Experimental evidence on medium driven cellulose surface adaptation demonstrated using nanofibrillated cellulose

This paper combines theoretical considerations with experimental evidence to explain the behavior of cellulose when exposed to different media. The observations are explained based on the amphiphilic character of the cellulose molecule and fundamental physicochemical phenomena. Nanofibrillated cellulose was chosen to demonstrate the phenomena since due to its high surface area the effects at issue are pronounced. X-Ray photoelectron spectroscopy and contact angle measurements were used to demonstrate the chemical and energetical changes taking place on the cellulose surface, and atomic force microscopy was used to follow nanoscale structural changes. Due to its hydrophilicity cellulose is well dispersed in water. However, when exposed to non-polar media like air or organic solvents cellulose undergoes partly irreversible reorganization like aggregation or surface passivation in order to find the energetically most favorable state. We show that when NFC is dried directly from water it aggregates strongly and accumulates a very high amount of non-cellulosic material on the surface.
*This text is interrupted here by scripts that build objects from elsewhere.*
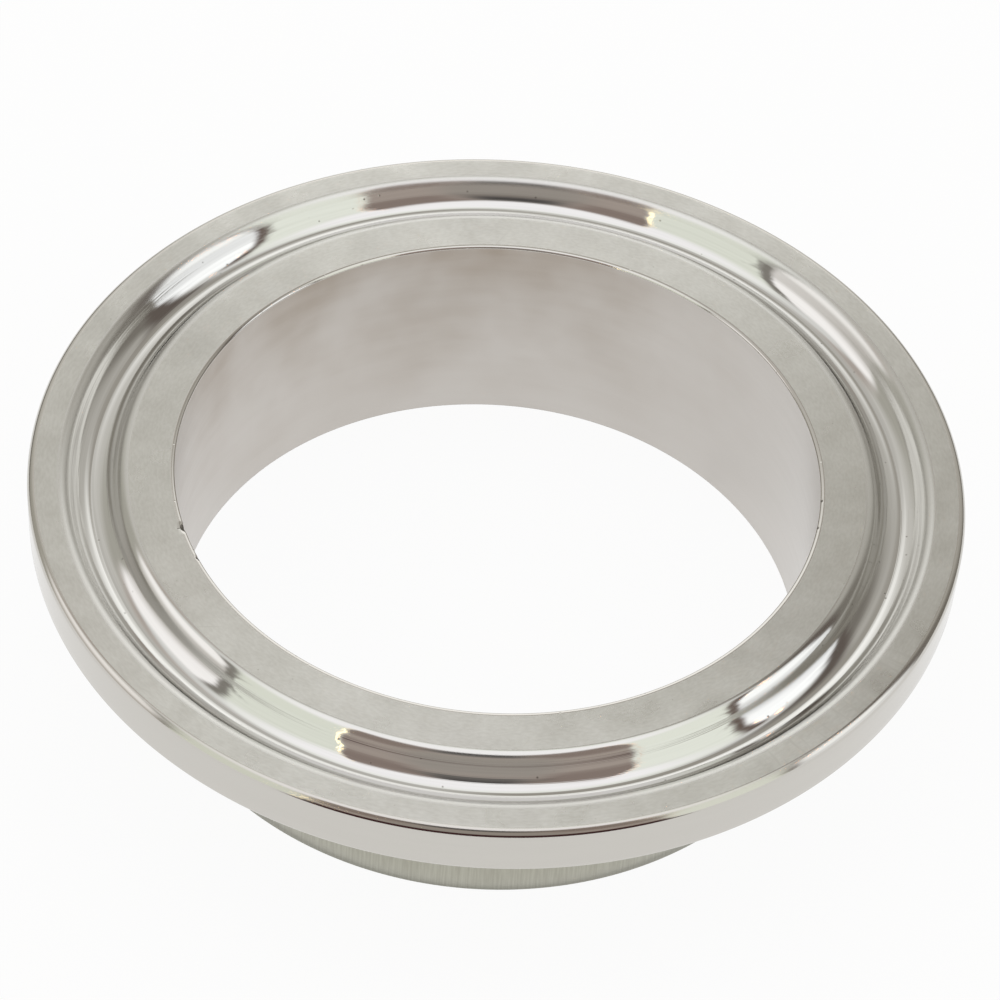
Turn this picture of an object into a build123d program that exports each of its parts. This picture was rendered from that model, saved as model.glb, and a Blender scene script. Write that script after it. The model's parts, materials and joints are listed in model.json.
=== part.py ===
from build123d import *

import os
from math import cos, radians, sin, tan

# Sanitary clamp ferrule for 1-1/2 inch tube, turned from one piece of stainless steel.
# It stands on its weld end, with the sealing face up. The origin is the centre of the weld end,
# and +Z runs up the bore. Sizes are in millimetres.

# The tube that the ferrule is welded to
bore_diameter = 34.8
tube_wall = 1.65

# The sealing face, from the bore outwards: flat land, gasket groove, flat land
inner_land = 2.85
groove_width = 3.0
groove_depth = 1.22
groove_wall_lean = 33
outer_land = 2.0

# The flange rim, and the sloping shoulder that the clamp pulls on
rim_height = 2.85
shoulder_angle = 20
overall_length = 12.7

# Rounded edges, and the corner under the shoulder
rim_face_radius = 0.4
rim_back_radius = 0.3
groove_lip_radius = 0.7
bore_lip_radius = 0.45
shoulder_root_radius = 1.6
weld_end_break = 0.15

# Radii and heights that follow from the sizes above
bore_radius = bore_diameter / 2
tube_radius = bore_radius + tube_wall
groove_inner_radius = bore_radius + inner_land
groove_middle_radius = groove_inner_radius + groove_width / 2
groove_outer_radius = groove_inner_radius + groove_width
flange_radius = groove_outer_radius + outer_land
rim_back_height = overall_length - rim_height
shoulder_drop = (flange_radius - tube_radius) * tan(radians(shoulder_angle))

# The groove's floor is one round, met by both leaning walls without a corner
lean = radians(groove_wall_lean)
floor_radius = (groove_width / 2 * cos(lean) - groove_depth * sin(lean)) / (1 - sin(lean))
floor_height = overall_length - groove_depth
wall_foot_height = floor_height + floor_radius * (1 - sin(lean))
wall_foot_reach = floor_radius * cos(lean)

# Corners of the half-section, as (distance from the axis, height)
bore_lip = (bore_radius, overall_length)
inner_groove_lip = (groove_inner_radius, overall_length)
inner_wall_foot = (groove_middle_radius - wall_foot_reach, wall_foot_height)
groove_floor = (groove_middle_radius, floor_height)
outer_wall_foot = (groove_middle_radius + wall_foot_reach, wall_foot_height)
outer_groove_lip = (groove_outer_radius, overall_length)
rim_face_edge = (flange_radius, overall_length)
rim_back_edge = (flange_radius, rim_back_height)
shoulder_root = (tube_radius, rim_back_height - shoulder_drop)
weld_outer_edge = (tube_radius, 0)
weld_inner_edge = (bore_radius, 0)

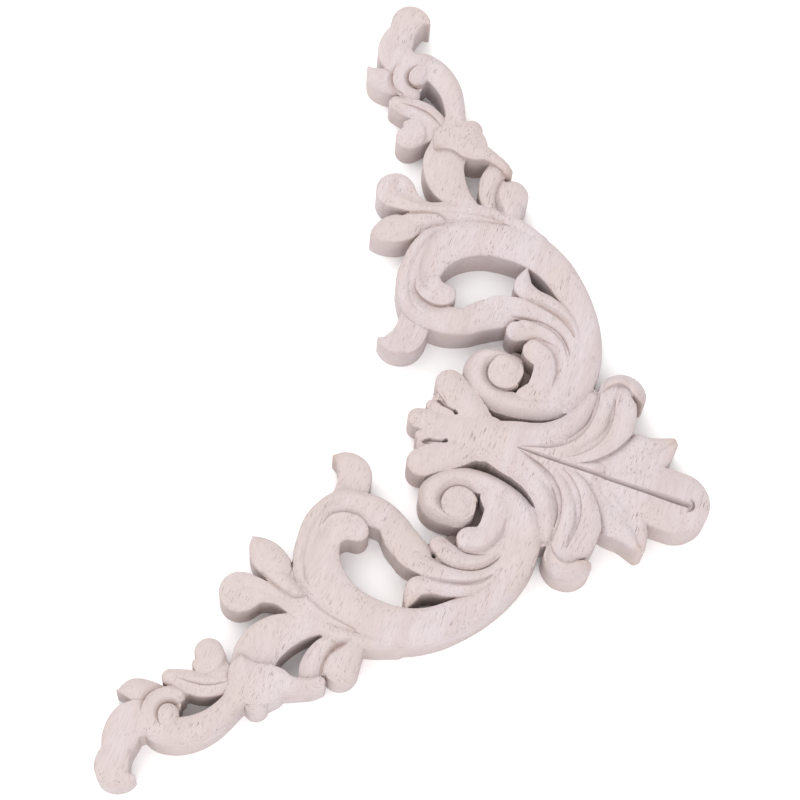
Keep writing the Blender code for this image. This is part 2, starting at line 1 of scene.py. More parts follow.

Very similar effects also occur when using non-polar media like toluene. Hence, both the reactivity and nanoscale structure are lost. In contrast, NFC retains its reactivity and nano-scaled structure in amphiphilic media like dimethyl acetamide as is confirmed with a simple silylation reaction. We conclude that the interfacial phenomenon is general for cellulosic material but has the most practical impact on applications of nanoscaled cellulose or ultrathin cellulose films.